- [Goal]:
Only one portion of the data is to be written out: from the line bearing "ACETAL, smooth=True), name)" through the line bearing "[panel_line(panel, u, a, CLOTH". Write it exactly as it appears.

·····

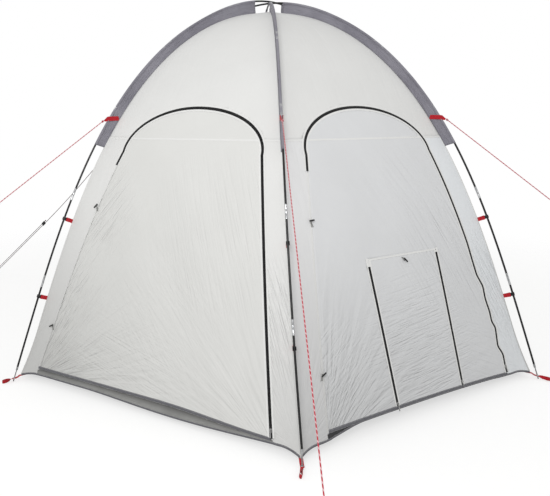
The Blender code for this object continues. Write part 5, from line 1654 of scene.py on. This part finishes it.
def seam_bands():
    """Felled seam between roof and walls, carried on across both doors."""
    half = float(half_width(SEAM_ARC)) - 0.001
    for panel, name in enumerate(PANEL_NAMES):
        spans = [(-half, half)]
        if panel in DOORS:
            spans = [(-half, hinge_side(panel, SEAM_HEIGHT, ZIP_GAP) - 0.001),
                     (zip_side(panel, SEAM_HEIGHT, ZIP_GAP) + 0.001, half)]
        parts = [seam_strip("seam", panel, np.linspace(u0, u1, max(int((u1 - u0) / 0.02), 3)))
                 for u0, u1 in spans]
        stay(joined(name + "_roof_seam", [strip for strip, _ in parts]), "canopy_cloth")
        stay(stitches(name + "_roof_seam_stitches", [line for _, lines in parts for line in lines]))
    for panel, name in DOORS.items():
        u = np.linspace(hinge_side(panel, SEAM_HEIGHT) + 0.011, zip_side(panel, SEAM_HEIGHT) - 0.011, 50)
        strip, lines = seam_strip(name + "_seam", panel, u)
        hang_door(strip, panel)
        hang_door(stitches(name + "_seam_stitches", lines), panel)


def ridge_seams():
    """Folded seam down each ridge below its sleeve, where two walls meet."""
    arcs = np.linspace(float(arc_at(HEM_HEIGHT - CORNER_DROP)) + 0.012, SEAM_ARC - 0.007, 90)
    half, reach = half_width(arcs), 0.007
    for corner, name in enumerate(CORNER_NAMES):
        low, high = ([panel_surface((corner - 1) % 6, half - reach, arcs, lift),
                      ridge_line(corner, arcs, lift), panel_surface(corner, -half + reach, arcs, lift)]
                     for lift in (0.0004, CLOTH + 0.0009))
        rings = np.stack([low[0], high[0], high[1], high[2], low[2], low[1]], 1)
        across = np.array([0, 0.002, 0.009, 0.016, 0.018, 0.025])
        # Coordinates from the wall's left edge, so the painted shade near its foot carries on over the seam.
        uvs = np.stack(np.broadcast_arrays(across[None, :] - half[:, None], arcs[:, None]), -1)
        stay(closed_loft(name + "_ridge_seam", rings, CANVAS, uvs), "canopy_cloth")


def ridge_line(corner, arcs, lift):
    """Line along a ridge, moved outwards."""
    points = panel_surface(corner % 6, -half_width(arcs), arcs, 0.0)
    outs = np.array([np.array(ridge_point(corner, arc, 1.0)) - np.array(ridge_point(corner, arc))
                     for arc in arcs])
    return points + outs * lift * 1.15


def foot_webbing(corner):
    """Red webbing from the canopy's corner over the pole's tip to a peg loop, with a steel eyelet."""
    name = CORNER_NAMES[corner] + "_foot_webbing"
    low = HEM_HEIGHT - CORNER_DROP
    corner_radius = float(np.interp(low, RIDGE_HEIGHTS, RIDGE_RADII))
    corner_radius += CORNER_FLARE * (1 - low / FLARE_HEIGHT) ** 2
    tip = FOOT_RADIUS - EYELET_HEIGHT * tan(FOOT_LEAN)
    top = low - FIT - 0.001
    shift = Vector((float(sway(corner, 0.0)), 0.0, 0.0))

    # Radius, height, half the loop's opening, turn of the strap in degrees, and share of the bend.
    bend = -0.014 if corner == 0 else 0.0
    line = [(corner_radius - 0.030, top, 0, 0, 0), (corner_radius - 0.010, top, 0, 0, 0),
            (corner_radius + 0.006, top - 0.0006, 0, 0, 0), (tip - 0.020, EYELET_HEIGHT + 0.003, 0, 0, 0),
            (tip - EYELET_RADIUS, EYELET_HEIGHT, 0, 0, 0), (tip, EYELET_HEIGHT - 0.0006, 0, 0, 0),
            (tip + EYELET_RADIUS, EYELET_HEIGHT - 0.001, 0, 6, 0), (tip + 0.022, 0.0165, 0.0012, 38, 0.3),
            (tip + 0.036, 0.0150, 0.0034, 72, 0.6), (tip + 0.050, 0.0135, 0.0062, 80, 0.9),
            (tip + 0.063, 0.0125, 0.0052, 80, 1.0), (tip + TAIL_LENGTH, 0.0120, 0.0, 80, 1.0),
            (tip + 0.063, 0.0125, -0.0052, 80, 1.0), (tip + 0.050, 0.0135, -0.0062, 80, 0.9),
            (tip + 0.036, 0.0150, -0.0034, 72, 0.6), (tip + 0.026, 0.0158, -0.0018, 50, 0.4)]
    route = smooth_route([np.array((*place[:4], bend * place[4]), float) for place in line], 3)
    radial, across = (np.array(polar(corner * STEP + turn, 1.0, 0.0)) for turn in (0, pi / 2))
    upright, half = np.array(UP), WEBBING_WIDTH / 2
    rings, uvs, run = [], [], 0.0
    for i, (radius, height, opening, degrees, aside) in enumerate(route):
        turn = radians(degrees)
        wide = (across * cos(turn) + upright * sin(turn)) * half
        normal = upright * cos(turn) - across * sin(turn)
        step = route[min(i + 1, len(route) - 1)] - route[max(i - 1, 0)]
        way = np.array((step[0], step[1] * cos(turn) + step[2]))
        size = np.linalg.norm(way)
        out = (normal * way[0] - radial * way[1]) / size * 0.0008
        here = radial * radius + upright * height + np.array(shift) + across * aside + normal * opening
        run += 0.0 if i == 0 else size / 2
        rings.append([here - out - wide, here + out - wide, here + out + wide, here - out + wide])
        uvs.append([(v, run) for v in (0.0, 0.002, 0.022, 0.024)])
    stay(closed_loft(name + "_strap", rings, RED_WEBBING, uvs, sharp=50), "foot_webbing", name)
    axis = polar(corner * STEP, -sin(FOOT_LEAN), cos(FOOT_LEAN))
    centre = polar(corner * STEP, tip, EYELET_HEIGHT) + shift
    bore = TIP / 2 + FIT
    flange = [(0.0008, bore), (0.0022, bore + 0.0006), (0.0026, bore + 0.0020),
              (0.0020, EYELET_RADIUS - 0.0008), (0.0011, EYELET_RADIUS)]
    flange += [(-height, radius) for height, radius in reversed(flange)]
    side = axis.orthogonal().normalized()
    other = axis.cross(side)
    rings = [[tuple(centre + axis * h + (side * cos(t) + other * sin(t)) * r) for h, r in flange]
             for t in np.linspace(0, 2 * pi, 33)[:-1]]
    count = len(flange)
    faces = [(i * count + j, i * count + (j + 1) % count, (i + 1) % 32 * count + (j + 1) % count,
              (i + 1) % 32 * count + j) for i in range(32) for j in range(count)]
    stay(turn_out(skin(name + "_eyelet", rings, faces, STEEL)))


def clip(corner, level):
    """Black hook snapped on the pole, on a red strap sewn to the canopy's ridge."""
    name = CORNER_NAMES[corner] + "_clip_" + level
    arc = CLIP_ARCS[level]
    centre = pole_point(corner, arc)
    rod = (pole_point(corner, arc + 0.01) - pole_point(corner, arc - 0.01)).normalized()
    inward = (ridge_point(corner, arc) - centre)
    inward = (inward - rod * inward.dot(rod)).normalized()
    side = rod.cross(inward)
    bore = ROD / 2 + 0.0004
    outer = bore + 0.0034
    lug = 0.0225
    angles = [radians(d) for d in (318, 300, 280, 250, 215, 180, 145, 110, 80, 60, 42)]
    outer_ring = [(-outer * cos(t), outer * sin(t)) for t in angles if cos(t) > -0.55]
    lips = [[(-(outer + 0.0016) * cos(t), (outer + 0.0016) * sin(t))] for t in (radians(40), radians(320))]
    right, left = [p for p in outer_ring if p[1] > 0], [p for p in outer_ring if p[1] <= 0]
    block = [(0.0060, 0.0066), (0.0105, 0.0042), (lug, 0.0042), (lug + 0.0012, 0.0030)]
    block += [(x, -y) for x, y in reversed(block)]
    bore_ring = [(-bore * cos(t), bore * sin(t)) for t in angles]
    outline = bore_ring + lips[0] + right[::-1] + block + left[::-1] + lips[1]
    rings = [[centre + inward * x + side * y + rod * shift for x, y in outline]
             for shift in (-CLIP_WIDTH / 2, CLIP_WIDTH / 2)]
    stay(bevelled(closed_loft(name + "_hook", rings, ACETAL), 0.0006), "clip_plastic", name)
    reach = (ridge_point(corner, arc) - centre).dot(inward) - CLOTH - 0.0012
    line = [(lug - 0.010, 0.0045), (lug - 0.004, 0.0052), (lug, 0.0050), (lug + 0.004, 0.0032),
            (lug + 0.014, 0.0018), (reach - 0.006, 0.0014), (reach, 0.0014)]

    def put(x, y, dx, dy, way):
        return centre + inward * (x - dx) + side * (y - dy) + rod * (way * CLIP_STRAP / 2)

    stay(bent_strap(name + "_strap", line + [(x, -y) for x, y in reversed(line)], 0.0010, put,
                    (0.0, 0.001, 0.016, 0.017)))


def sill_strips():
    """Grey lip of ground cloth that shows between each door's edge and the hem; the right door's lip is
    painted dark for its shade.
    """
    shares = np.linspace(0, 1, 7)
    for panel, name in DOORS.items():
        left, right = DOOR_FEET[panel]
        u = np.linspace(left - 0.012, right + 0.018, 120)
        low = hem_arc(panel, u) + 0.0085
        high = np.maximum(arc_at(door_low(panel, u)) + 0.012, low + 0.002)

        def line(share, under):
            arc = low * (1 - share) + high * share
            belly = 0.0032 - 0.0085 * share + 0.004 * sin(pi * share)
            return panel_surface(panel, u, arc, belly - under + sill_set(panel, u, height_at(arc)))

        rings = np.stack([line(share, 0.0) for share in shares]
                         + [line(share, 0.0009) for share in shares[::-1]], 1)
        across = np.concatenate([np.linspace(0, 0.05, 7), np.linspace(0.051, 0.10, 7)])
        uvs = strip_uvs(across, np.concatenate([[0], np.cumsum(np.diff(u))]))
        stay(closed_loft(name + "_sill_lip", rings, SILL_CLOTHS[panel], uvs, sharp=50))


def flap_top():
    """Light felled seam over the flap's top, with a patch of doubled cloth over the head of each zip."""
    u = np.linspace(FLAP_LEFT - 0.006, FLAP_RIGHT + 0.006, 40)
    top = float(arc_at(FLAP_TOP))
    on_right_door(band("flap_top_seam", FLAP_PANEL, (u, u * 0 + top - 0.0025), (u, u * 0 + top + 0.0085),
                       CLOTH + 0.0001, CLOTH + 0.0012))
    on_right_door(stitches("flap_top_stitches",
                           [panel_line(FLAP_PANEL, u, u * 0 + top + 0.0045, CLOTH + 0.0014)]))
    for name, edge, way, drop in (("left", FLAP_LEFT, -1, 0.034), ("right", FLAP_RIGHT, 1, 0.014)):
        for part, near, far, high, place in (
                ("outer", OUTER_TAPE, ZIP_GAP + 0.008, 0.012, on_right_door),
                ("inner", -0.010, INNER_TAPE, -0.003, hang_flap)):
            run = np.linspace(top - drop, top + high, 8)
            sides = [(run * 0 + u, run) for u in sorted((edge + way * near, edge + way * far))]
            place(band("flap_" + name + "_patch_" + part, FLAP_PANEL, *sides, CLOTH + 0.0018, CLOTH + 0.0034))


def toggle_ties():
    """Elastic tapes that hold the toggles: sewn into the seam, their ends lying on the cloth."""
    run = np.linspace(0.12, 1.0, 7)
    lift = 0.0004 + 0.0016 * np.sin(pi * run)
    places = [(panel, hinge_side(panel, z, TOGGLE_INSET), z, side, drop, stay)
              for panel, z, side, drop in ((5, 1.050, 0.010, -0.030), (5, 0.345, 0.012, -0.026),
                                           (0, 1.050, 0.004, -0.034), (0, 0.345, -0.012, -0.030))]
    places.append((FLAP_PANEL, (FLAP_LEFT + FLAP_RIGHT) / 2, FLAP_TOP - 0.028, -0.010, 0.020, hang_flap))
    for count, (panel, u, z, side, drop, place) in enumerate(places):
        along = float(arc_at(z)) + drop * run
        tapes = []
        for spread in (-0.0045, 0.0045):
            across = u + (side + spread) * run
            tapes.append(band("tie", panel, (across - 0.0028, along), (across + 0.0028, along), CLOTH + lift,
                              CLOTH + lift + 0.0010, ELASTIC))
        place(joined("toggle_tie_%d" % count, tapes))


def puller_ends():
    """Black moulded end on each zip puller's tab."""
    for name in all_nodes("_puller"):
        points = np.array([vertex.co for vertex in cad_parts[name].data.vertices])
        foot = points[points[:, 2] < points[:, 2].min() + 0.002]
        low, high = foot.mean(0), points[points[:, 2] > points[:, 2].max() - 0.004].mean(0)
        way = (high - low) / np.linalg.norm(high - low)
        wide, _, thin = np.linalg.svd(foot - low)[2]
        rings = [[low + way * place + wide * cos(t) * half + thin * sin(t) * min(half, 0.0014)
                  for t in np.linspace(0, 2 * pi, 15)[:-1]]
                 for place, half in ((-0.0022, 0.0010), (-0.0018, 0.0024), (-0.0006, 0.0034),
                                     (0.0040, 0.0031), (0.0085, 0.0034), (0.0098, 0.0029),
                                     (0.0102, 0.0012))]
        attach(closed_loft(name + "_end", rings, ACETAL, smooth=True), name)


def hinge_seams():
    """Felled seam where each door is sewn to its wall."""
    for panel, name in DOORS.items():
        z = np.linspace(float(door_low(panel, -1.0)) + 0.004, ZIP_END - 0.006, 100)
        a = arc_at(z)
        near, far = hinge_side(panel, z, 0.001), hinge_side(panel, z, 0.013)
        # Panel coordinates, so the canvas's painted shade runs on over the seam.
        stay(band(name + "_hinge_seam", panel, (far, a), (near, a), CLOTH * 0.5, CLOTH + 0.0009, CANVAS,
                  cut=True))
        stay(stitches(name + "_hinge_stitches",
                      [panel_line(panel, u, a, CLOTH + 0.0011) for u in (near - 0.0025, far + 0.0025)]))


for corner_number in range(6):
    for level_name in CLIP_ARCS:
        clip(corner_number, level_name)
sill_strips()
flap_top()
toggle_ties()
puller_ends()
hinge_seams()
hems()
door_bindings()
seam_bands()
ridge_seams()
for corner_number in range(6):
    foot_webbing(corner_number)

·····

- [Output of the exercise]:
        attach(closed_loft(name + "_end", rings, ACETAL, smooth=True), name)


def hinge_seams():
    """Felled seam where each door is sewn to its wall."""
    for panel, name in DOORS.items():
        z = np.linspace(float(door_low(panel, -1.0)) + 0.004, ZIP_END - 0.006, 100)
        a = arc_at(z)
        near, far = hinge_side(panel, z, 0.001), hinge_side(panel, z, 0.013)
        # Panel coordinates, so the canvas's painted shade runs on over the seam.
        stay(band(name + "_hinge_seam", panel, (far, a), (near, a), CLOTH * 0.5, CLOTH + 0.0009, CANVAS,
                  cut=True))
        stay(stitches(name + "_hinge_stitches",
                      [panel_line(panel, u, a, CLOTH + 0.0011) for u in (near - 0.0025, far + 0.0025)]))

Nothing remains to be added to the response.